At Hendrix Genetics, we continuously seek to minimize our environmental impact. The reduction of our use of antibiotics in our farms is a key aspect of this daily work. Our objective is to use antibiotics in a responsible way, around the idea of “as less as possible, as much as needed”.
The usage of antibiotics in our species follows a clear and formalized procedure. It is conducted under strict veterinary control. In order to follow this process, we first implemented an indicator at a group’s level. We perform a census of every usage at all of our species’ scale. Then we synthesize this information to determine the principal causes which led to this use and explain why it was necessary. In fact, we only decide to use antibiotics when we don’t have any other choice of treatment. Finally, we define an action plan to prevent all future utilization upstream.
Treatment when needed
We never use an antibiotic treatment as prevention. Its use only occurs when a flock is hit by a disease, meaning the flock has been contaminated by a bacterium, and it justifies a treatment. To identify the bacterium, we carry out an antibiogram that reveals the sensibility of the microbe to a potential treatment by antibiotics. Then we chose the one that will be the most efficient on the identified germ. As part of our policy we give priority to the one that is used least often by humans. Most of our flocks that we raise will never get antibiotics in their entire life.
A global responsibility
From our perspective, responsible use of antibiotics starts with reduction of its usage higher up in the value chain, in breeding and distribution. By working on the cause of the disease, the way we treat animals with antibiotics and analyzing the issues, it allows us to reduce the cause, and eventually reduce the usage of antibiotics.
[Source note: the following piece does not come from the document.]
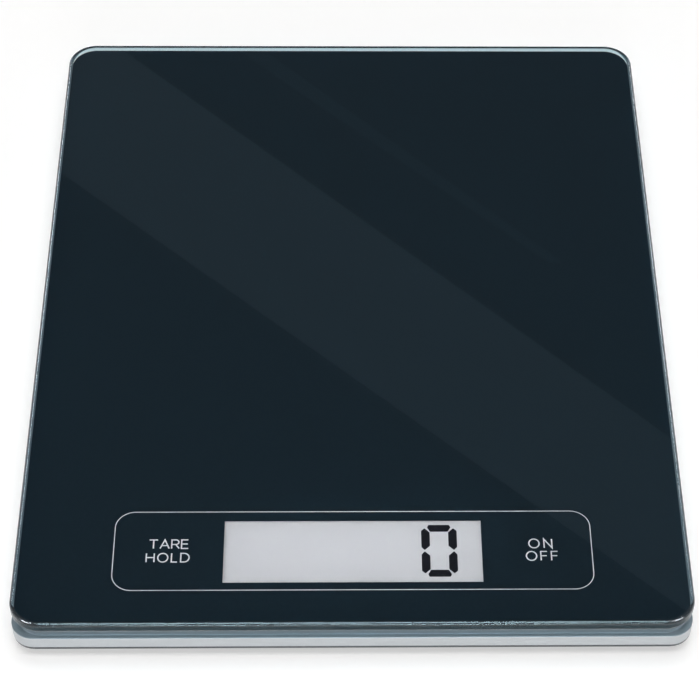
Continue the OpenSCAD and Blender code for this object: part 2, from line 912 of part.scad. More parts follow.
// Sliding cover: panel, side tongues, closed rear end and thumb grooves
module battery_cover() {
    panel_l = bulge_rear + running - cover_front;
    color("#b3b8bc")
        difference() {
            union() {
                translate([-cover_x, cover_front, bay_clear])
                    cube([2 * cover_x, panel_l, cover_t]);
                translate([-cover_x - cover_tongue_w, cover_front, tongue_z])
                    cube([2 * (cover_x + cover_tongue_w), panel_l - running, cover_tongue_t]);
                translate([-rail_out, cover_front + panel_l - eps, bay_clear])
                    cube([2 * rail_out, cover_end_t, belly_h - running - bay_clear]);
            }
            for (i = [0:4])
                translate([-9, bay_rear - 12 + 2.2 * i, bay_clear - 1])
                    cube([18, 1.1, 1.4]);
        }
}

// ---- unit button ----

// Push button that changes the unit, held in the floor by its flange
module unit_button() {
    color("#d5d8da")
        translate([button_x, button_y, 0]) {
            translate([0, 0, button_z])
                cylinder(r = button_r, h = flange_z - button_z + eps);
            translate([0, 0, flange_z])
                cylinder(r = button_flange[0], h = button_flange[1]);
        }
}

// Tact switch on the board's lower face, bored for its plunger
module unit_switch() {
    color("#2b2b2b")
        translate([button_x, button_y, switch_z])
            difference() {
                linear_extrude(board_z - switch_z)
                    square([6, 6], center = true);
                translate([0, 0, -1])
                    cylinder(r = plunger_r + 0.1,
                        h = plunger_l - (switch_z - plunger_z) + button_travel + 1.1);
            }
}

// The switch's plunger, carried by the button
module switch_plunger() {
    color("#e0e0e0")
        translate([button_x, button_y, plunger_z])
            cylinder(r = plunger_r, h = plunger_l);
}

// ---- wires ----

run_z = rib_z + wire_d / 2 + 0.05;
pad_z = board_top + wire_d / 2;
front_pad_inset = 9;
rear_pad_inset = 24;
front_pad_x = board_w / 2 - front_pad_inset;
rear_pad_x = board_w / 2 - rear_pad_inset;
battery_pad_x = 8;
wire_drop = 5;
wire_bend = 16;

// Front cells: out of the coating, over the fence's gap and back to the board's rear edge
front_route = [
    [foot_x, -foot_y + coat_end, cell_top + 0.65],
    [foot_x, -foot_y + coat_end + 1.5, cell_top + 0.65],
    [foot_x - 1, -foot_y + coat_end + 5, run_z - 1],
    [foot_x - 8, board_rear + 8, run_z],
    [foot_x - 18, board_rear + 9, run_z],
    [front_pad_x + 2, board_rear + wire_drop + 1, run_z],
    [front_pad_x, board_rear + 2, pad_z + 1],
    [front_pad_x, wire_pad_y, pad_z]];

// Rear cells: round the battery bay and forward over the ribs
bay_side = bay_w / 2 + bay_wall;
rear_route = [
    [foot_x, foot_y - coat_end, cell_top + 0.65],
    [foot_x, foot_y - coat_end - 1.5, cell_top + 0.65],
    [foot_x - 1, foot_y - coat_end - 5, run_z - 1],
    [foot_x - 8, foot_y - coat_end - 10, run_z],
    [bay_side + 20, bay_rear + 12, run_z],
    [bay_side + 11, bay_rear - 2, run_z],
    [bay_side + 10, bay_front - 8, run_z],
    [bay_side + 7, (bay_front + board_rear) / 2, run_z],
    [bay_side + 3, board_rear + 20, run_z],
    [rear_pad_x, board_rear + wire_drop + 2, run_z],
    [rear_pad_x, board_rear + 2, pad_z + 1],
    [rear_pad_x, wire_pad_y, pad_z]];

// Three wires from each load cell
module load_cell_wires() {
    color("#b03a30")
        for (m = [0, 1], k = [-1:1])
            mirror([m, 0, 0]) {
                tube(beside(wire_path(front_route), k * (wire_d + 0.2)), wire_d / 2, 6);
                tube(beside(wire_path(rear_route), k * (wire_d + 0.2)), wire_d / 2, 6);
            }
}

// Two wires from the battery contacts' tabs
module battery_wires() {
    color("#333333")
        for (s = [-1, 1]) {
            route = [
                [s * (bay_side + 1.6), tab_y(s), battery_z + 1],
                [s * (bay_side + 3), tab_y(s) - 4, run_z - 1],
                [s * (bay_side + 4), bay_front - 4, run_z],
                [s * (bay_side - 4), (bay_front + board_rear) / 2, run_z],
                [s * (battery_pad_x + 2), board_rear + wire_bend, run_z],
                [s * battery_pad_x, board_rear + wire_drop, run_z - 0.5],
                [s * battery_pad_x, wire_pad_y, pad_z]];
            tube(smooth(route, 3), wire_d / 2, 6);
        }
}

glass_platform();
back_print();
adhesive_frame();
support_pads();
base_tray();
load_cell(-1, -1);  // load_cell_front_left
load_cell(1, -1);  // load_cell_front_right
load_cell(-1, 1);  // load_cell_rear_left
load_cell(1, 1);  // load_cell_rear_right
strain_gauges();
gauge_coatings();
load_cell_screws();
foot_cup(-1, -1);  // foot_cup_front_left
foot_cup(1, -1);  // foot_cup_front_right
foot_cup(-1, 1);  // foot_cup_rear_left
foot_cup(1, 1);  // foot_cup_rear_right
foot_pad(-1, -1);  // foot_pad_front_left
foot_pad(1, -1);  // foot_pad_front_right
foot_pad(-1, 1);  // foot_pad_rear_left
foot_pad(1, 1);  // foot_pad_rear_right
foot_rivet(-1, -1);  // foot_rivet_front_left
foot_rivet(1, -1);  // foot_rivet_front_right
foot_rivet(-1, 1);  // foot_rivet_rear_left
foot_rivet(1, 1);  // foot_rivet_rear_right
main_board();
board_screws();
controller_chip();
board_components();
lcd_glass();
lcd_holder();
lcd_reflector();
lcd_gasket();
zebra_strips();
touch_electrodes();
touch_springs();
batteries();
battery_springs();
battery_contacts();
battery_cover();
unit_button();
unit_switch();
switch_plunger();
load_cell_wires();
battery_wires();
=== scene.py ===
import math

import bpy
import numpy as np
from mathutils import Matrix, Vector


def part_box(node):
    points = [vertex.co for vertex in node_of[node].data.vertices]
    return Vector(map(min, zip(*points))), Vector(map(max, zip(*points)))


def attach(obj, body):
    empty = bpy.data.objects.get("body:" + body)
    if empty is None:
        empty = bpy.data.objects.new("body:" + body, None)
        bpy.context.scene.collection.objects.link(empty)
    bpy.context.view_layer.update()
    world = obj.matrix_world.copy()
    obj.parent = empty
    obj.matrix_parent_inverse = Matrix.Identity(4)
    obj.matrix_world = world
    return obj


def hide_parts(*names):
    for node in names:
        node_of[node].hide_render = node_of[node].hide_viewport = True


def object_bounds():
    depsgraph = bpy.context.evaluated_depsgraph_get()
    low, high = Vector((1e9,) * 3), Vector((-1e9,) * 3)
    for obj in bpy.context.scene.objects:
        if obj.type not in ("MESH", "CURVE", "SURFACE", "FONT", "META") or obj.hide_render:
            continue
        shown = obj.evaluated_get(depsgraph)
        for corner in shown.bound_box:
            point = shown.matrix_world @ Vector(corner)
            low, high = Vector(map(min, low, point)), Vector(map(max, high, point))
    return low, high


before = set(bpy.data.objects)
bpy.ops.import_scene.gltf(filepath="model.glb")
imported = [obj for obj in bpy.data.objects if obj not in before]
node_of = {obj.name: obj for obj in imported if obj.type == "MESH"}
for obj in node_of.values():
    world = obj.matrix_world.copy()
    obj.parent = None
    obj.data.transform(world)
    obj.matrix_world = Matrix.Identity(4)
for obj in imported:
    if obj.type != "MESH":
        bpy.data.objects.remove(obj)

cad_low, cad_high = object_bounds()
top_of_glass = cad_high.z

# ---- Camera ----
# A long lens in front of the scale and above it, looking down on the glass at 47 degrees. The
# scale stands two degrees off square, left of the lens's axis, and the camera leans a little.
view_slope, view_turn, view_roll = np.radians([47.491, 2.012, 1.410])
view_aim = np.array([0.01686, -0.02154, top_of_glass])
view_distance = 0.82992
lens_length, lens_shift = 127.75, -0.0751

along = np.array([math.sin(view_turn), math.cos(view_turn), 0])
across = np.array([math.cos(view_turn), -math.sin(view_turn), 0])
upright = np.array([0, 0, 1])
forward = math.cos(view_slope) * along - math.sin(view_slope) * upright
lifted = math.sin(view_slope) * along + math.cos(view_slope) * upright
camera_x = math.cos(view_roll) * across + math.sin(view_roll) * lifted
camera_y = math.cos(view_roll) * lifted - math.sin(view_roll) * across

camera_data = bpy.data.cameras.new("camera")
camera_data.sensor_width = 36
camera_data.lens = lens_length
camera_data.shift_x = lens_shift
camera_data.clip_start, camera_data.clip_end = 0.05, 20
camera = bpy.data.objects.new("camera", camera_data)
bpy.context.scene.collection.objects.link(camera)
camera_place = np.identity(4)
camera_stand = view_aim - view_distance * forward
camera_place[:3, :4] = np.stack([camera_x, camera_y, -forward, camera_stand], 1)
camera.matrix_world = Matrix(camera_place.tolist())
bpy.context.scene.camera = camera
bpy.context.scene.view_settings.view_transform = "Standard"


# ---- Studio ----
# A white table under three soft lamps, pale walls that end in a dim ceiling, and lamps that stand
# where the rounded edges of the glass mirror them. The black glass mirrors the dim part.
def linear(hex_colour):
    """sRGB hex to linear RGBA: c / 12.92 below 0.04045, else ((c + 0.055) / 1.055) ** 2.4."""
    c = np.array([int(hex_colour[i:i + 2], 16) for i in (1, 3, 5)]) / 255
    c = np.where(c <= 0.04045, c / 12.92, ((c + 0.055) / 1.055) ** 2.4)
    return (*c.tolist(), 1.0)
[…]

At the same time, we are actively searching for other treatment solutions by investigating alternative products, such as probiotics. All is aimed at building a sustainable environment to ensure the well-being of present and future generations. Not only for the animals, but also for the human population as the problem of antimicrobial resistance is nominated by the World Health Organization as an increasingly serious threat to global public health.